— PROBLEM STATEMENT —
Each record needs to be echoed exactly; can you do that?

— SUPPLIED RECORDS —
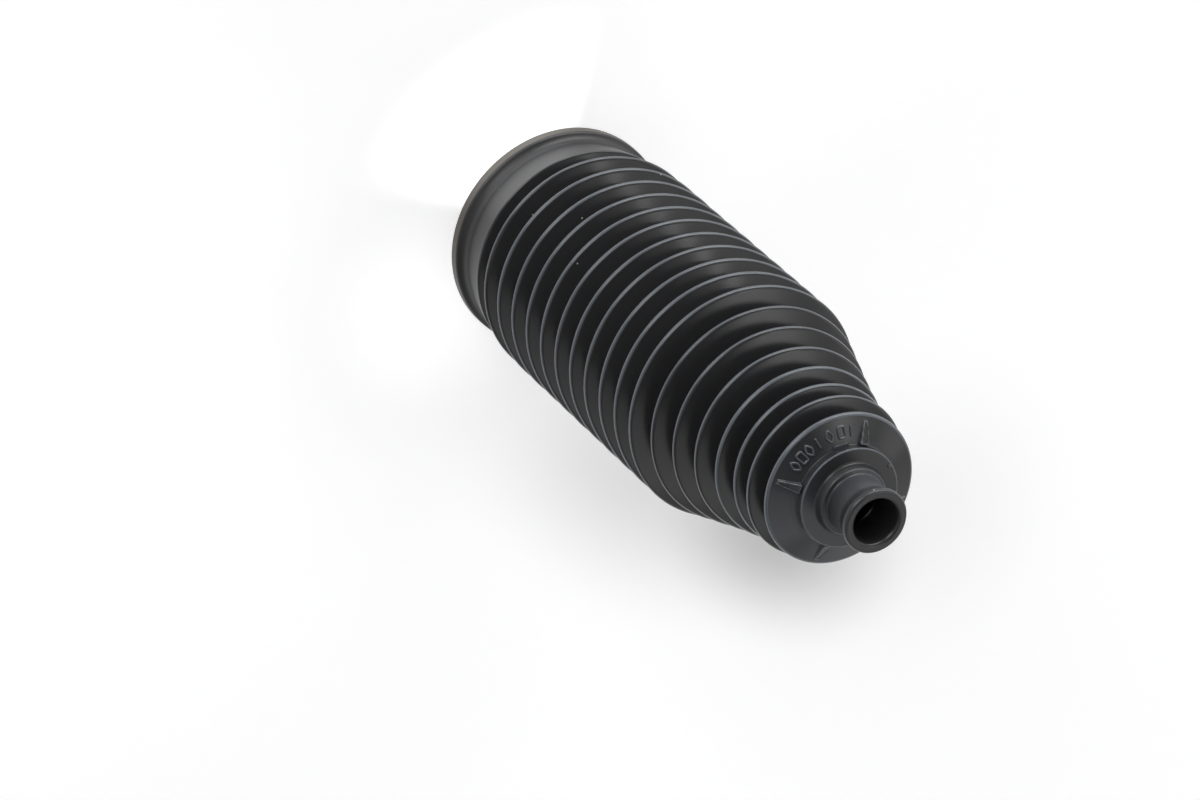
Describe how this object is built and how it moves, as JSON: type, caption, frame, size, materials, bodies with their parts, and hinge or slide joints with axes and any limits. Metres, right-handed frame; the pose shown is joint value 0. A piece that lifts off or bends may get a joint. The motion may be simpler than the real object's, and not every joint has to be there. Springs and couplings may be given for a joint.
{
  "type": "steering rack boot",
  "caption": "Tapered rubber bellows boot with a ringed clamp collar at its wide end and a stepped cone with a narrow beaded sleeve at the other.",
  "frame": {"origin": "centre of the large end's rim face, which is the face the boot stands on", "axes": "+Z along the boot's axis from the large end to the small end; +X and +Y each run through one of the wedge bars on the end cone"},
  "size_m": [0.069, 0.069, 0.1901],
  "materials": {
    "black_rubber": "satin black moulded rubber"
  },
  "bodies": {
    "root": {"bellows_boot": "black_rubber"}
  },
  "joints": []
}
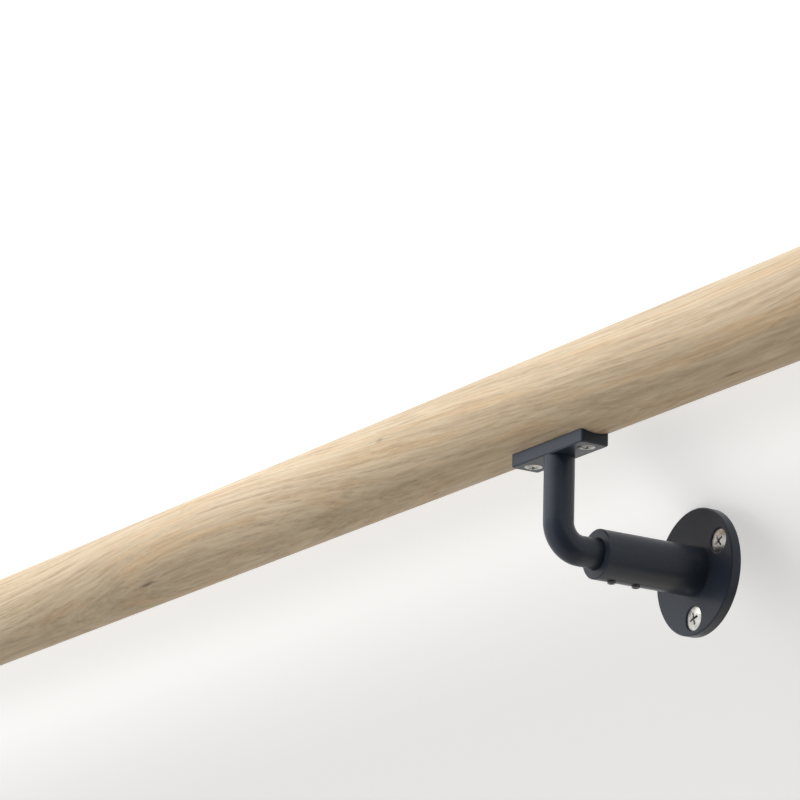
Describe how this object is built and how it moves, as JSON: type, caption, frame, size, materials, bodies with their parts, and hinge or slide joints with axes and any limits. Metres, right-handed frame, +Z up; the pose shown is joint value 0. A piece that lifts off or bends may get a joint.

— WRITTEN RESPONSE —
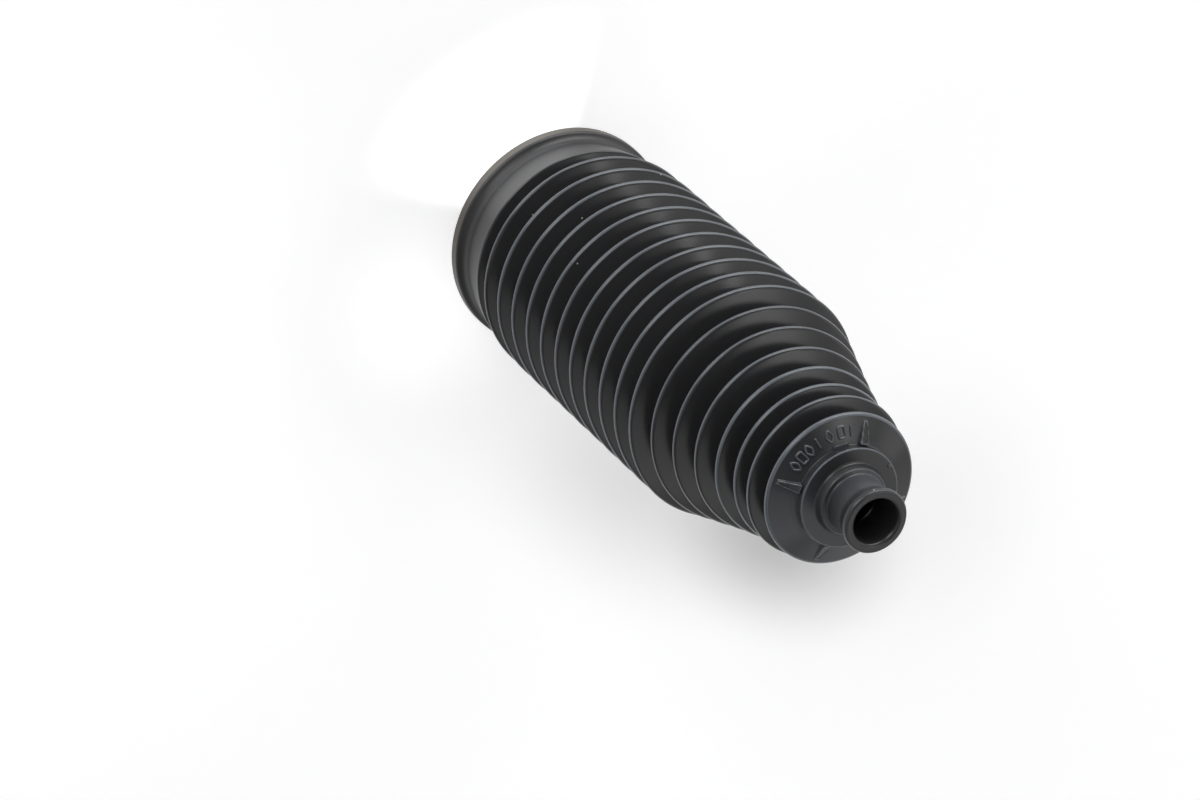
Describe how this object is built and how it moves, as JSON: type, caption, frame, size, materials, bodies with their parts, and hinge or slide joints with axes and any limits. Metres, right-handed frame; the pose shown is joint value 0. A piece that lifts off or bends may get a joint. The motion may be simpler than the real object's, and not every joint has to be there. Springs and couplings may be given for a joint.
{
  "type": "steering rack boot",
  "caption": "Tapered rubber bellows boot with a ringed clamp collar at its wide end and a stepped cone with a narrow beaded sleeve at the other.",
  "frame": {"origin": "centre of the large end's rim face, which is the face the boot stands on", "axes": "+Z along the boot's axis from the large end to the small end; +X and +Y each run through one of the wedge bars on the end cone"},
  "size_m": [0.069, 0.069, 0.1901],
  "materials": {
    "black_rubber": "satin black moulded rubber"
  },
  "bodies": {
    "root": {"bellows_boot": "black_rubber"}
  },
  "joints": []
}
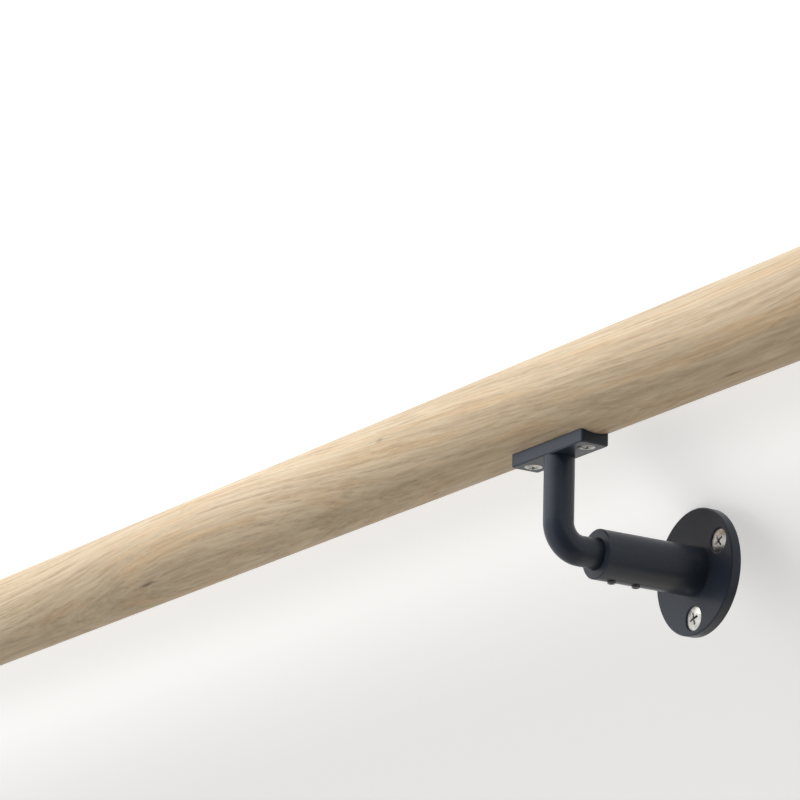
Describe how this object is built and how it moves, as JSON: type, caption, frame, size, materials, bodies with their parts, and hinge or slide joints with axes and any limits. Metres, right-handed frame, +Z up; the pose shown is joint value 0. A piece that lifts off or bends may get a joint.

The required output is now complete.